Надо сказать, что и корейские католики временами совершали поступки, подтверждвшие худшие подозрения властей. В 1801 году при случайном досмотре (в самом прямом смысле – рутинной «проверке на дорогах») полицией был арестован католический активист Александр Хван Саён, который собирался нелегально перейти корейско-китайскую границу. При нем находилось пространное письмо, которое он намеревался доставить китайскому двору и западным миссионерам. В письме он описывал страдания верующих и от имени корейских католиков просил Запад и Китай о военном вмешательстве и фактическом взятии Кореи под протекторат. Попытка эта окончилась ничем – даже если бы письмо не было перехвачено, ни желания, ни возможности для подобной гуманитарной интервенции (или, если хотите, интернациональной помощи) в то время ни у Китая, ни у Запада не было. Тем не менее реакция корейских властей на перехват подобного послания вполне предсказуема и понятна.

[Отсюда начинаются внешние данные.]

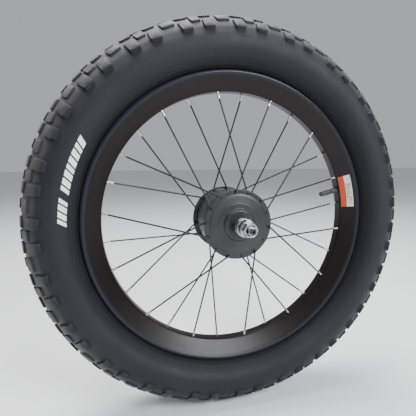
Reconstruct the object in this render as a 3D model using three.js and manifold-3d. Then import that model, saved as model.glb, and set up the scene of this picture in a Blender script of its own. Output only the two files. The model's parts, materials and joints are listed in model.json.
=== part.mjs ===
// A spoked 20 x 4.0 fat-tyre wheel with a geared electric motor in its hub.
// Millimetres. The wheel stands upright: its axle runs along Y, +Z is up, the origin is its centre.
import * as THREE from 'three';
import { mergeVertices } from 'three/addons/utils/BufferGeometryUtils.js';
import Module from 'manifold-3d';

const wasm = await Module();
wasm.setup();

const GAP = 0.3; // clearance between pieces that touch on the real wheel

// Rim and tyre
const CROWN_R = 184.5; // hub side of the rim, at its middle
const CROWN_HALF = 7.5; // half-width of the rim's flat crown
const LIP_R = 211.6;
const RIM_HALF = 23.8;
const RIM_WALL = 2.5;
const BEAD_R = 205.4; // where the tyre sits in the rim
const TYRE_R = 282.4; // over the tread
const TYRE_HALF = 45;
const TYRE_SEGMENTS = 48;
const TUBE_R = 238.7; // centre of the inner tube's section
const TUBE_SEMI = { radial: 28, axial: 30 };
const TUBE_WALL = 1.4;
const TAPE_R = 193;
const TAPE_HALF = 7.6;
const LABEL = { innerR: 186.6, innerY: 9.15, outerR: 201.2, outerY: 19.3, from: 5.6, to: 19.4 };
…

К тому времени на корейской сцене стали появляться и настоящие иностранные миссионеры-нелегалы, которые переходили границу для ведения миссионерской работы. Почти все они рано или поздно выявлялись корейскими «компетентными органами» и после прохождения соответствующих процедур (корейский вариант дыбы, переламывание костей и прочее, вполне предсказуемое с учетом времени и места) отправлялись на плаху.
Первым таким нелегалом стал китайский католик отец Чжоу Вэньмо, который тоже был в этом году причислен к лику святых папой Франциском. Чжоу Вэньмо перешел границу в 1794 году и продержался на нелегальном положении шесть лет. В XIX веке в Корею стали пробираться и французские миссионеры, а в 1840-е годы католическое подполье отправило за границу на учебу Андрея Ким Тэгона, который стал первым корейским священником. Закончив семинарию в Макао, он вернулся в Корею на нелегальную работу. Сохранившиеся письма показывают, что никаких иллюзий по поводу своей судьбы у него не было – действительно, он был казнен в 1846 году, продержавшись в подполье чуть более года.

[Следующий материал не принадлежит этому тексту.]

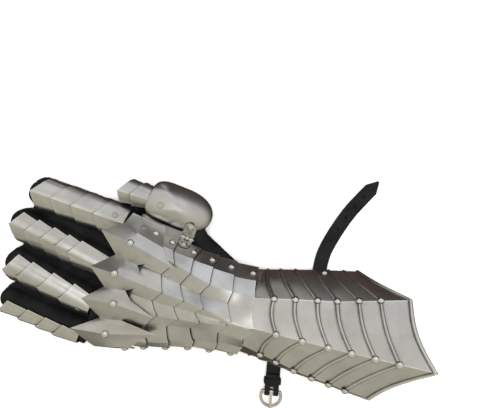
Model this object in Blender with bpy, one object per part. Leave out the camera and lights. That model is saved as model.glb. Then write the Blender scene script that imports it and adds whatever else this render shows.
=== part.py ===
# Armoured gauntlet for a left hand, lying palm down: steel plates over a leather glove.
# Lengths are in millimetres and become metres where a mesh is made.
# +X runs from the fingertips to the elbow edge, +Y to the thumb side, +Z up.
# The origin is the bottom centre of the whole piece's box.

import math

import bpy
from mathutils import Vector

MM = 0.001
SLIVER = 0.005

# Sheet steel, leather and the room between pieces
STEEL = 1.2
LEATHER = 1.8
STRAP_THICK = 2.5
GAP = 0.3

# Plates that overlap: the upper one stands this high at its free edge
PLATE_LIFT = 2.3
LAME_OVERLAP = 8.0
SCALE_OVERLAP = 5.0

# Dome rivets and flat rivets
DOME_RADIUS = 3.4
DOME_HEIGHT = 2.4
FLAT_RADIUS = 2.8
FLAT_HEIGHT = 0.8
RIVET_SINK = 0.6
RIVET_SIDES = 8

# Lines along the back of the hand, from the knuckles to the wrist: (x, y, z)
HAND_LINES = {
    "thumb_edge": [(-78, 3, 27.5), (-25, -2, 25), (7, -1.5, 24), (40, 1.5, 22)],
    "thumb_bend": [(-78, -9, 42), (-37, -11.5, 43), (20, -11.5, 42), (40, -9, 41)],
    "ridge_1": [(-78, -17, 46), (-37, -20, 50), (0, -25, 52), (22, -24, 51.5), (43, -22, 50)],
    "valley_12": [(-78, -34, 44), (-45, -34, 47.5), (-6, -37.5, 50), (21, -35.5, 53), (43, -31, 55.5)],
    "ridge_2": [(-78, -47, 51), (-37, -47, 57), (3, -46, 60), (30, -47, 61), (52, -45.5, 60)],
    "valley_23": [(-78, -61, 48), (-42, -58, 53), (-4, -52.5, 58), (31, -48.7, 60.8), (52, -46.9, 59.9)],
    "ridge_3": [(-78, -75, 51), (-34, -68, 56), (4, -58, 60), (31, -50.4, 61), (52, -48.3, 60)],
    "valley_34": [(-78, -92, 42), (-42, -85, 46), (-23, -75.5, 49), (-2, -67.5, 52), (25, -61, 54.5),
                  (48, -58, 55)],
    "ridge_4": [(-78, -107, 38), (-34, -98, 42), (6, -80, 43), (27, -73.5, 44.5), (50, -67, 45.5)],
    "pinky_bend": [(-78, -114, 33), (-39, -104.5, 37), (5, -88, 38), (29, -81, 39), (50, -76, 40)],
    "pinky_edge": [(-78, -121, 15), (-38, -112, 15), (2, -96.5, 14), (50, -84.5, 12)],
}
LINE_ORDER = list(HAND_LINES)

# Five lames, knuckles to wrist. Columns: x of the rear edge on six lines, then how deep its notches are
LAMES = [
    dict(thumb_edge=-43.5, ridge_1=-37, ridge_2=-37, ridge_3=-34, ridge_4=-34, pinky_edge=-33, notch=8.0),
    dict(thumb_edge=-20, ridge_1=-20, ridge_2=-16, ridge_3=-15, ridge_4=-15, pinky_edge=-13, notch=7.5),
    dict(thumb_edge=-1, ridge_1=0, ridge_2=3, ridge_3=4, ridge_4=6, pinky_edge=7, notch=7.0),
    dict(thumb_edge=17, ridge_1=22, ridge_2=30, ridge_3=28, ridge_4=27, pinky_edge=27, notch=4.5),
    dict(thumb_edge=38, ridge_1=43, ridge_2=52, ridge_3=51, ridge_4=50, pinky_edge=47, notch=4.0),
]
FIRST_LAME_FRONT = -72.0
LAME_ROWS = 4
RIVET_FROM_EDGE = 4.0
RIVET_ACROSS_THUMB = 0.5
RIVET_ACROSS_PINKY = 0.42

# Knuckle plate, one row for each line across it: front, rivet and rear points
KNUCKLE = [
    ("thumb_edge", (-94, 7, 28), (-77, 6.5, 28.5), (-60, 6, 28.5)),
    ("thumb_bend", (-96, -3.5, 37), (-80, -7, 45), (-52, -10.5, 48.5)),
    ("ray_1", (-112, -17, 45), (-81, -17, 52), (-33, -23, 57)),
    ("valley_12", (-92, -34, 41), (-80, -34, 47), (-68, -34, 49)),
    ("ray_2", (-108, -51, 49), (-83, -47, 57.5), (-38, -46, 63)),
    ("valley_23", (-90, -65, 44), (-80, -62, 50), (-69, -59, 53)),
    ("ray_3", (-105, -82, 48), (-74, -73, 57), (-36, -70, 62)),
    ("valley_34", (-84, -95, 39), (-73, -91, 45), (-63, -87, 48)),
    ("ray_4", (-106, -114, 41), (-72, -104, 49), (-28, -86, 54)),
    ("pinky_bend", (-81, -126, 29), (-68, -119, 36), (-46, -110, 41)),
    ("pinky_edge", (-77, -129, 16), (-62, -124.5, 16), (-45, -118, 16)),
]
SPIKE_WAIST = 0.25
KNUCKLE_SIDE_RIVETS = [("thumb", 0.06), ("thumb", 0.62), ("pinky", 0.62)]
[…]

Впрочем, рядовые католики тоже гибли в немалых количествах – в их числе, кстати, и прямой предок нынешнего главы Корейской католической церкви кардинала Иосифа Ём Сучжона, казненный вместе со своими родителями в 1850 году. Последние массовые расправы с христианами имели место в конце 1860-х годов (и были использованы как предлог для малоудачной французской интервенции).

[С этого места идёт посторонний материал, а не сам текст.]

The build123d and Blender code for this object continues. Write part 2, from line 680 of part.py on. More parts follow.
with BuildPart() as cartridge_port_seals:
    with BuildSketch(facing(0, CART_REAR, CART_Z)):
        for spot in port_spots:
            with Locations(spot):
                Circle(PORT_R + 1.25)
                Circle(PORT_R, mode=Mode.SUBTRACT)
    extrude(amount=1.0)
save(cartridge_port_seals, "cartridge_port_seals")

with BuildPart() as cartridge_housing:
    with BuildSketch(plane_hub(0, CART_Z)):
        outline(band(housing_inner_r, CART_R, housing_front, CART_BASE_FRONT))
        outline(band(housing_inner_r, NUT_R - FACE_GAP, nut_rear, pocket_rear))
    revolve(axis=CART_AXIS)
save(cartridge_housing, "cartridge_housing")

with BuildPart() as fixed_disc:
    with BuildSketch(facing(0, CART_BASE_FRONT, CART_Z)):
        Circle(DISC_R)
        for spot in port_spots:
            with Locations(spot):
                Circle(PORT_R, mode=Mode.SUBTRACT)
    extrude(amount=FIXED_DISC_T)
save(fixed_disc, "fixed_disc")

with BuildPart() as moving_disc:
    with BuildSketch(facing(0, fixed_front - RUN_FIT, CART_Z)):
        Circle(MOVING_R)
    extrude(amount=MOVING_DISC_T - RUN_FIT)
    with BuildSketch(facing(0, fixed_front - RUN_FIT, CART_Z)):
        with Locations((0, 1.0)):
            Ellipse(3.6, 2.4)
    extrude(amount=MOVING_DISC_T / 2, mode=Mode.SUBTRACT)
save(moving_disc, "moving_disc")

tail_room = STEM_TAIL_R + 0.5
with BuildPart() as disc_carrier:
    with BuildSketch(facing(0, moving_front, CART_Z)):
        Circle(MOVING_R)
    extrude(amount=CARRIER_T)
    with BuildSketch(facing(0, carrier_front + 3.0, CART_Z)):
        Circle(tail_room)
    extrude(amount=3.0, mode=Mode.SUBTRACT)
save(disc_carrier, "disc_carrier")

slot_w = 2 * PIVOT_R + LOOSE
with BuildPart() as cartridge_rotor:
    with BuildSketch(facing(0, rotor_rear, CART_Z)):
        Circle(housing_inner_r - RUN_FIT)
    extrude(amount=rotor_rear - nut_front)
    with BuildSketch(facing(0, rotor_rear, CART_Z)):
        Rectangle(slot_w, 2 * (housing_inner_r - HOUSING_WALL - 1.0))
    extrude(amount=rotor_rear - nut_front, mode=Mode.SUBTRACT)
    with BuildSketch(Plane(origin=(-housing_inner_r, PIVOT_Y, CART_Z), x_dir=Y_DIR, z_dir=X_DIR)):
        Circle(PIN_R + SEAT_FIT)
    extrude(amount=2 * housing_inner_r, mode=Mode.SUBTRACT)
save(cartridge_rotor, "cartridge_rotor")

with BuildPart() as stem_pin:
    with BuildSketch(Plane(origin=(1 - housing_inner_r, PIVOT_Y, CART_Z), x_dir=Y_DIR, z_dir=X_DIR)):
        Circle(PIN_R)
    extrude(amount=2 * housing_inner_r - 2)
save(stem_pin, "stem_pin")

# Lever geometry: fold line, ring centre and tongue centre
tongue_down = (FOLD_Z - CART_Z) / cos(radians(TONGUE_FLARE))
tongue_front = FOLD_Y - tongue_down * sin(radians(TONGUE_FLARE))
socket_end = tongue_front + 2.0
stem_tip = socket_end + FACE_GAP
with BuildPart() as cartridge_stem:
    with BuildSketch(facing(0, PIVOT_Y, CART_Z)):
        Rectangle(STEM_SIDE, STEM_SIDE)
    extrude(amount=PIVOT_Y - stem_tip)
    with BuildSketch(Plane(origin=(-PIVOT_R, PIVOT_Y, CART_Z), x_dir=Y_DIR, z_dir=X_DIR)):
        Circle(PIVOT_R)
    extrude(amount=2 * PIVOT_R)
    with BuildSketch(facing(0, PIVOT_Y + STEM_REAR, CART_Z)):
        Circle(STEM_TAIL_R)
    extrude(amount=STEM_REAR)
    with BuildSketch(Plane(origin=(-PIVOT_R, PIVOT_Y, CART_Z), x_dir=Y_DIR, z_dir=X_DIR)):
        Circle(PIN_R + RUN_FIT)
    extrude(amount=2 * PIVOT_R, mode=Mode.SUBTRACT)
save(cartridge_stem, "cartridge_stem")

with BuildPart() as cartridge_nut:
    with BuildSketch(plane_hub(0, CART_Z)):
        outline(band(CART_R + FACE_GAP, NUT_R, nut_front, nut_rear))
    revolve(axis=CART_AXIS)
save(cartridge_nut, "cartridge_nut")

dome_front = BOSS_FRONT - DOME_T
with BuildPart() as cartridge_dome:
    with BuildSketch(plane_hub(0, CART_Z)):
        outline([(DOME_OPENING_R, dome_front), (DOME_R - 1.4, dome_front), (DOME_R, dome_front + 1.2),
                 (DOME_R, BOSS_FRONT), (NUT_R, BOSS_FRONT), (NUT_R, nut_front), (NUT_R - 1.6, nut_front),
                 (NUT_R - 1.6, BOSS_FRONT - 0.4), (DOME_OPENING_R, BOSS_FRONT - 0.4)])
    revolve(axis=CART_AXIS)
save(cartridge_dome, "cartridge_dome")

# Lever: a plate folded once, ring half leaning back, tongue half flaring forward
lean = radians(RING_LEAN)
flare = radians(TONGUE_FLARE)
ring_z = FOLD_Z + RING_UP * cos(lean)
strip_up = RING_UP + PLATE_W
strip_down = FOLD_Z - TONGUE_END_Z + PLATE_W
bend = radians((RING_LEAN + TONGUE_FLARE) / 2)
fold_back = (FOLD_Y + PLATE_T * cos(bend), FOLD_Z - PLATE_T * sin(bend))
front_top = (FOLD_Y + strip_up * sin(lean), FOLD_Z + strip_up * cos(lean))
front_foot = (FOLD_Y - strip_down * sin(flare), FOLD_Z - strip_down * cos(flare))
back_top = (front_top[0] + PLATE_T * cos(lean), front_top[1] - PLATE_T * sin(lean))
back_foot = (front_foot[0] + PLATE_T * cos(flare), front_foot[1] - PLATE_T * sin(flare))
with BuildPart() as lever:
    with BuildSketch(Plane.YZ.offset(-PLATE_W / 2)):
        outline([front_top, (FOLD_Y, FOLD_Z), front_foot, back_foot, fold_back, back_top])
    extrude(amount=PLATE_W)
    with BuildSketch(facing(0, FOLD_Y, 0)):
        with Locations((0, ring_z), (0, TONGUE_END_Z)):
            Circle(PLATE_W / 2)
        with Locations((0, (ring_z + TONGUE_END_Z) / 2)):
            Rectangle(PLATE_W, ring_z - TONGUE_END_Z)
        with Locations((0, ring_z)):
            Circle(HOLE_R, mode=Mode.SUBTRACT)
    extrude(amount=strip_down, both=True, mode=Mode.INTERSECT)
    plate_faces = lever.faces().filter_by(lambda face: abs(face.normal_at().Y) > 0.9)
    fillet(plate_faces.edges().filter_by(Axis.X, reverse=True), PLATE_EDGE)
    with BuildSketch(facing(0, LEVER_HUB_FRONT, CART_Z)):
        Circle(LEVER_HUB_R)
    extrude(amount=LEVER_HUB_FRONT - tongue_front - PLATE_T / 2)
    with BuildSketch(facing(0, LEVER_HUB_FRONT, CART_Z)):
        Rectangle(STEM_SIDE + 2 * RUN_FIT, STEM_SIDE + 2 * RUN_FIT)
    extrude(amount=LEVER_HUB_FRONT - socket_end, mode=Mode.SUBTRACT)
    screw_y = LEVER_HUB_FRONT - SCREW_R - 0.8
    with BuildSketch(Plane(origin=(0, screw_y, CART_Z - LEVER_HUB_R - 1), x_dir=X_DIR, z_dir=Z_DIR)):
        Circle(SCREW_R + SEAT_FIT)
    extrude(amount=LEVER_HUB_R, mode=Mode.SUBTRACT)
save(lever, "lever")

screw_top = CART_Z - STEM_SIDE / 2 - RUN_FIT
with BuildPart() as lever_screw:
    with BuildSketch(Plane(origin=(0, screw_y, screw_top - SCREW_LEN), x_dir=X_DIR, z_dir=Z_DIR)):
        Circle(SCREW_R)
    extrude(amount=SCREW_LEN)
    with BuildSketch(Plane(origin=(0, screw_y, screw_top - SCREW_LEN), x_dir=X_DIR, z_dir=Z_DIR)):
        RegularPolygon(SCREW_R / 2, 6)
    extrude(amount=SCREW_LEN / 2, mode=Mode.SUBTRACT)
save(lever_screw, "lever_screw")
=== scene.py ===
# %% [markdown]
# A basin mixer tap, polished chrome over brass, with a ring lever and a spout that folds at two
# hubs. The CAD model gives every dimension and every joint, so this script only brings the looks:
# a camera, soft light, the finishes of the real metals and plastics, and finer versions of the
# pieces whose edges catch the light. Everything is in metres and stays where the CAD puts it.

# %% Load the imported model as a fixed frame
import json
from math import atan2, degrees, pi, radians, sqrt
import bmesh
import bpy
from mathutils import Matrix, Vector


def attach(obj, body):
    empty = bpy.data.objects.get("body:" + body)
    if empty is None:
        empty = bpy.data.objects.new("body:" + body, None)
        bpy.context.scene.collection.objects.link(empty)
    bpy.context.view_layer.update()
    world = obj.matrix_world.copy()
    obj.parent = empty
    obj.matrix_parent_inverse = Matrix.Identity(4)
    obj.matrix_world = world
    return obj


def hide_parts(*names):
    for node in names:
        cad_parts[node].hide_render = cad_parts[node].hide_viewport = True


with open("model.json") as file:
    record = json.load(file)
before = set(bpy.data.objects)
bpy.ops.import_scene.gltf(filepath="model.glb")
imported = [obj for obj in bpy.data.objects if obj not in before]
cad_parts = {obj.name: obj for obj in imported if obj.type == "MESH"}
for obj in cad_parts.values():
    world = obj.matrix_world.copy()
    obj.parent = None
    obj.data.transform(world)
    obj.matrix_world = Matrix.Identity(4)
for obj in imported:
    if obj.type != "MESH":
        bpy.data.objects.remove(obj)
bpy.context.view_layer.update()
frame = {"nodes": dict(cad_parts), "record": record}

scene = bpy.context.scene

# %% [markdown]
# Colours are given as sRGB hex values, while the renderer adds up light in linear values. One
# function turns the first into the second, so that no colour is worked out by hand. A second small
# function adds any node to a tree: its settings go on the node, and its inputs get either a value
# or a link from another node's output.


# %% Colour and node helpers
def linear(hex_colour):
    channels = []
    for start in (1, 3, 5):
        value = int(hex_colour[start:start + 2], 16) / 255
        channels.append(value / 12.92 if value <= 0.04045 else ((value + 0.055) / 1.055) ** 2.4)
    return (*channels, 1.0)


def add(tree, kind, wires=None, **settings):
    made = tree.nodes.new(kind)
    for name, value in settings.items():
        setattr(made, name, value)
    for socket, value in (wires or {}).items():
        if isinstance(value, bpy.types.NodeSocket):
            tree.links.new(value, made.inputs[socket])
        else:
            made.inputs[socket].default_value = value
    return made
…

Католический прогресс победил
Однако усилия и политиков, и заплечных дел мастеров принесли лишь скромный результат – искоренить «западное учение» не удавалось, католическое подполье продолжало существовать и постепенно расти. Главную роль в этом играло то обстоятельство, что католицизм (равно как и проникший в Корею столетием позже протестантизм) в глазах корейцев с самого начала стал религией модернизации, религией гелиоцентрической системы, евклидовой геометрии и ньютоновской физики. Те, кто хотел создать новую Корею, неизбежно становился читателем католических текстов, и в итоге чаще всего католиком (или же, с конца XIX века, протестантом). Если принимать во внимание, что в странах Европы католическая иерархия тогда занимала весьма консервативные, чтобы не сказать реакционные, позиции, такая роль католичества в Корее может показаться несколько парадоксальной. Однако в итоге именно те исторические силы, к рождению которых имел самое прямое отношение католицизм, победили – и их победа позволила католицизму стать влиятельной силой в стране, в которой у него никогда не было силовой, административной и полицейской поддержки.